Filho de uma empregada doméstica que sozinha criou a ele e a mais sete irmãos depois que o pai, vendedor ambulante, saiu de casa, quando ele tinha 12 anos, concluiu o segundo grau em escola pública. Diz que guardou dinheiro para fazer cursinho e prestar vestibular. Não passou da primeira vez. No ano seguinte, estudando sozinho, entrou em Belas Artes na UFMG (Universidade Federal de Minas Gerais). Na faculdade, fez teatro de bonecos e gravuras que vendia a R$ 2.
Paulo fez residências artísticas. Em uma delas, ficou 13 dias em silêncio. Saindo de lá criou a série de imagens "Para Lembrá-lo de Permanecer em Silêncio". Em 2006, ganhou bolsa e ficou um mês na Índia. "Foi a primeira vez que andei de avião."
Em 2010, integrou o JA.CA (Jardim Canadá Centro de Arte e Tecnologia). Nessa incubadora de novos artistas em Belo Horizonte, conheceu dois dos sócios da futura galeria Mendes Wood, inaugurada meses depois. Desde então, faz parte do portfólio do espaço, que representa, entre outros, Tunga.
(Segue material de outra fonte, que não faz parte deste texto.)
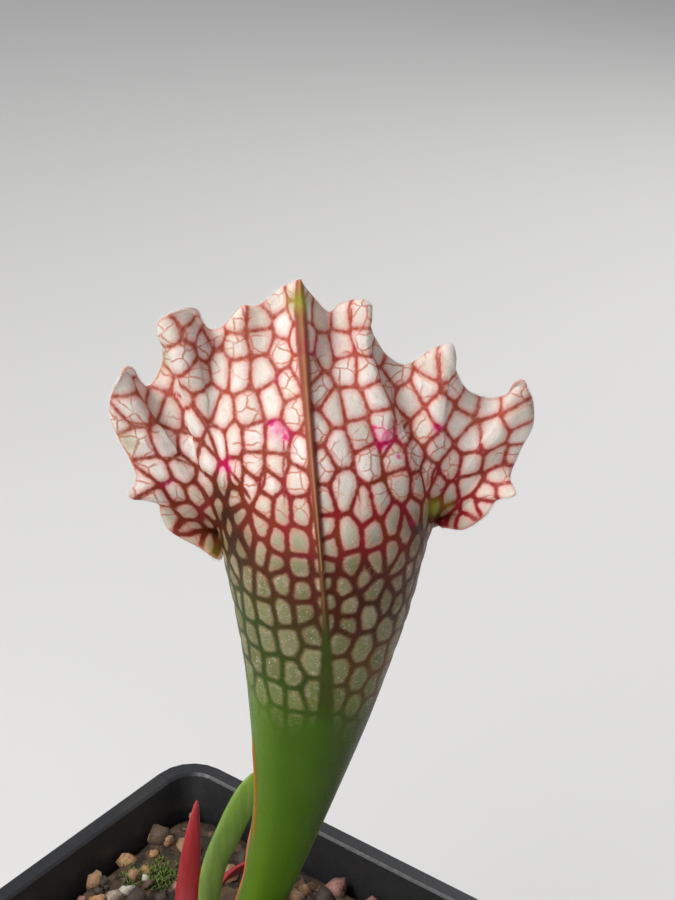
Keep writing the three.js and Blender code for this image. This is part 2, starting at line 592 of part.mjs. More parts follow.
function potBody() {
  const h = POT.height;
  const under = h - POT.rimPlate;
  const skirt = h - POT.rimDrop;
  const inside = (z) => bodyHalf(z) - POT.wall;
  const corner = (half) => Math.max(1.5, POT.cornerTop - (POT.rimHalf - half));
  const profile = [
    [0, bodyHalf(0) - POT.foot, bodyCorner(0) - POT.foot],
    [POT.foot, bodyHalf(POT.foot), bodyCorner(POT.foot)],
    [skirt * 0.5, bodyHalf(skirt * 0.5), bodyCorner(skirt * 0.5)],
    [under, bodyHalf(under), bodyCorner(under)],
    [under, POT.rimHalf - POT.rimWall, corner(POT.rimHalf - POT.rimWall)],
    [skirt, POT.rimHalf - POT.rimWall, corner(POT.rimHalf - POT.rimWall)],
    [skirt, POT.rimHalf - 0.2, corner(POT.rimHalf)],
    [h - POT.edge, POT.rimHalf, corner(POT.rimHalf)],
    [h, POT.rimHalf - POT.edge, corner(POT.rimHalf - POT.edge)],
    [h, inside(h) + 0.4, bodyCorner(h) - POT.wall + 0.4],
    [h - 0.4, inside(h - 0.4), bodyCorner(h - 0.4) - POT.wall],
    [skirt * 0.5, inside(skirt * 0.5), bodyCorner(skirt * 0.5) - POT.wall],
    [POT.floor, inside(POT.floor), bodyCorner(POT.floor) - POT.wall],
  ];
  return capped(profile.map(([z, half, round]) => roundedSquare(half, round, z)));
}

function drainHole(x, y) {
  const rings = [-1, POT.floor + 1].map((z) => {
    const ring = [];
    for (let k = 0; k < 16; k += 1) {
      const a = (2 * Math.PI * k) / 16;
      ring.push([x + POT.drain * Math.cos(a), y + POT.drain * Math.sin(a), z]);
    }
    return ring;
  });
  return capped(rings);
}

function nurseryPot() {
  let pot = potBody();
  const d = POT.drainAt;
  for (const [x, y] of [[d, d], [-d, d], [-d, -d], [d, -d], [0, 0]]) pot = pot.subtract(drainHole(x, y));
  return pot;
}

// ---------------------------------------------------------------- potting mix
// A lump with five sides round and a point up and down, every corner drawn in or out a little.
function grit(x, y, z, radius, draw) {
  const rings = [];
  for (const [level, wide] of [[-0.55, 0.75], [0.1, 1.0], [0.62, 0.62]]) {
    const ring = [];
    const start = draw() * 6.28;
    for (let k = 0; k < 5; k += 1) {
      const a = start * 0.15 + (2 * Math.PI * k) / 5;
      const r = radius * wide * (0.8 + 0.4 * draw());
      ring.push([x + r * Math.cos(a), y + r * Math.sin(a), z + radius * level * (0.8 + 0.3 * draw())]);
    }
    rings.push(ring);
  }
  return capped(rings);
}

function mixBody() {
  const top = MIX.surface;
  const half = (z) => bodyHalf(z) - POT.wall - MIX.gap;
  const floor = POT.floor + MIX.gap;
  const levels = [floor, top * 0.5, top - 1];
  const round = (z) => Math.max(bodyCorner(z) - POT.wall - MIX.gap, 1.2);
  let body = capped(levels.map((z) => roundedSquare(half(z), round(z), z)));
  const cap = [];
  const reach = half(top) - 0.1;
  for (let i = 0; i <= MIX.rings; i += 1) {
    const k = 1 - i / MIX.rings;
    const ring = roundedSquare(Math.max(reach * k, 0.4), Math.max(MIX.corner * k, 0.2), 0);
    cap.push(ring.map(([x, y]) => {
      const wave = Math.sin(x * 0.21 + 1.2) * Math.cos(y * 0.17 - 0.4) + 0.5 * Math.sin(x * 0.43 - y * 0.35);
      return [x, y, top + MIX.swell * wave * Math.min(1, (1 - k) * 3 + 0.2)];
    }));
  }
  const base = roundedSquare(half(top - 1.6) - 0.1, MIX.corner, top - 1.6);
  body = body.add(capped([base, ...cap]));
  const draw = randomFrom(MIX.seed);
  const edge = half(top);
  for (let i = 0; i < MIX.chips; i += 1) {
    const radius = MIX.chipSmall + (MIX.chipLarge - MIX.chipSmall) * draw() ** 1.6;
    const room = edge - radius * 1.25 - 0.3;
    const x = (draw() * 2 - 1) * room;
    const y = (draw() * 2 - 1) * room;
    const z = top + radius * (0.05 + 0.3 * draw());
    if (Math.hypot(Math.abs(x) - room, Math.abs(y) - room) < 2.5) continue;
    body = body.add(grit(x, y, z, radius, draw));
  }
  return body;
}

// ---------------------------------------------------------------- the part
const leafParts = [GREEN_LEAF, RED_SPIKE, RED_LOW];
const pitcher = pitcherSheet().add(pitcherWing());

let rhizome = rhizomeBody();
let mix = mixBody().subtract(rhizomeBody(FIT)).subtract(stalkSpace(FIT));
rhizome = rhizome.subtract(stalkSpace(FIT));
for (const leaf of leafParts) {
  const room = smallLeaf(leaf, FIT);
  rhizome = rhizome.subtract(room);
  mix = mix.subtract(room);
}

const group = new THREE.Group();
group.name = 'potted_pitcher_plant';
group.add(nodeFrom(nurseryPot(), 'nursery_pot', 0x17181a, 0.5));
group.add(nodeFrom(mix, 'potting_mix', 0x4a3626, 0.95));
group.add(nodeFrom(rhizome, 'rhizome', 0x6b4a2c, 0.85));
group.add(nodeFrom(pitcher, 'pitcher_leaf', 0xd9c9b4, 0.5));
group.add(nodeFrom(smallLeaf(GREEN_LEAF), 'green_leaf', 0x4f7a1c, 0.55));
group.add(nodeFrom(smallLeaf(RED_SPIKE), 'red_upright_leaf', 0x8e1622, 0.5));
group.add(nodeFrom(smallLeaf(RED_LOW), 'red_low_leaf', 0x9c1f2b, 0.5));

export default group;
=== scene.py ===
"""A white-topped trumpet pitcher plant in a square nursery pot: the visual model.

The leaves are worked out in millimetres in a frame of their own (right, away and up, as seen
from behind the pitcher's hood) and are turned and moved into the part's frame at the end.
"""

import math

import bmesh
import bpy
import numpy as np
from mathutils import Matrix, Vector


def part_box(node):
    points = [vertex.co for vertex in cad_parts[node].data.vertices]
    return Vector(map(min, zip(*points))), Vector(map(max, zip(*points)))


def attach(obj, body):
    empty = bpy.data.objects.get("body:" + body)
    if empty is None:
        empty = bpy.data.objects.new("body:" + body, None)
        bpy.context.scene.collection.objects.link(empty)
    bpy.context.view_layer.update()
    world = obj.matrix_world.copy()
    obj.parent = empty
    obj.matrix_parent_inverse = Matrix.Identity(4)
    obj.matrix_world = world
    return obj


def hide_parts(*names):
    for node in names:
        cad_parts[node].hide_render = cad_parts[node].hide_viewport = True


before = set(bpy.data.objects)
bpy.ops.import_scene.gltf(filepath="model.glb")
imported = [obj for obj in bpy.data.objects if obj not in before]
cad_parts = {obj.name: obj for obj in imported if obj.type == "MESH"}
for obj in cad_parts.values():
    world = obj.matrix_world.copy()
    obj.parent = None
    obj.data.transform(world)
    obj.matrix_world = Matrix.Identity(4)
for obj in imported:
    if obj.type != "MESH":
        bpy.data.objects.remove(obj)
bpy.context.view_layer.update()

bl_info = {
    "name": "Potted pitcher plant",
    "version": (1, 0, 0),
    "blender": (4, 5, 0),
    "location": "View3D > Sidebar > Pitcher plant",
    "description": "Builds a potted trumpet pitcher plant, its pot, its mix and a plain stage",
    "category": "Add Mesh",
}

MM = 0.001
TURN = math.radians(38.0)            # from the leaves' frame to the part's, about Z
CROWN = np.array([-2.6, 0.0, 0.0])   # where the crown stands, in mm, before that turn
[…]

Depois de se formar, o mineiro decidiu fazer linguística. Por isso, diz, muitas de suas obras têm relação com a escrita. Na série "Cabelo de Preto", que imprimiu em panfleto, ele fez performances em que, diz, engoliu seu próprio cabelo. No texto, escreve: "Sair de casa [Palmital, periferia de Santa Luzia] com a boca repleta de meu cabelo preto/ Pegar ônibus coletivo/ 13 de maio de 1888 assinatura da Lei Áurea".
"É sobre cabelo bom e cabelo ruim. O meu cabelo sarrará crioulo, cabelo de preto, é muito bom. É tão bom que pode ser servido como refeição principal de qualquer menu. Comia meu cabelo para preservar essa parte em mim", afirma. "Mas hoje parei. Depois que eu fazia isso tinha que tomar azeite."
Panfletos como este, que antes, diz, vendia em barraquinhas em Palmital, hoje são comercializados na galeria Mendes Wood. Lá, a obra mais barata de sua autoria custa US$ 400. Com o dinheiro da instalação vendida em Miami, conta que "estamos ajeitando o barraco lá em Palmital", onde mora com a mãe, um irmão, uma irmã e dois sobrinhos.
No fim do ano, ele será o artista mais jovem a participar de uma mostra na Casa de Vidro, projetada pela arquiteta Lina Bo Bardi, que terá curadoria do suíço Hans Ulrich Obrist. E, no ano que vem, vai integrar a Bienal de Lyon, na França.
"Sei viver com pouco. Eu já sou rico. Minha mãe dizia: 'Filho, somos ricos da graça de Deus'", afirma. Seu sonho de consumo: "Às vezes gosto de tomar sorvete de araticum [fruta do cerrado]".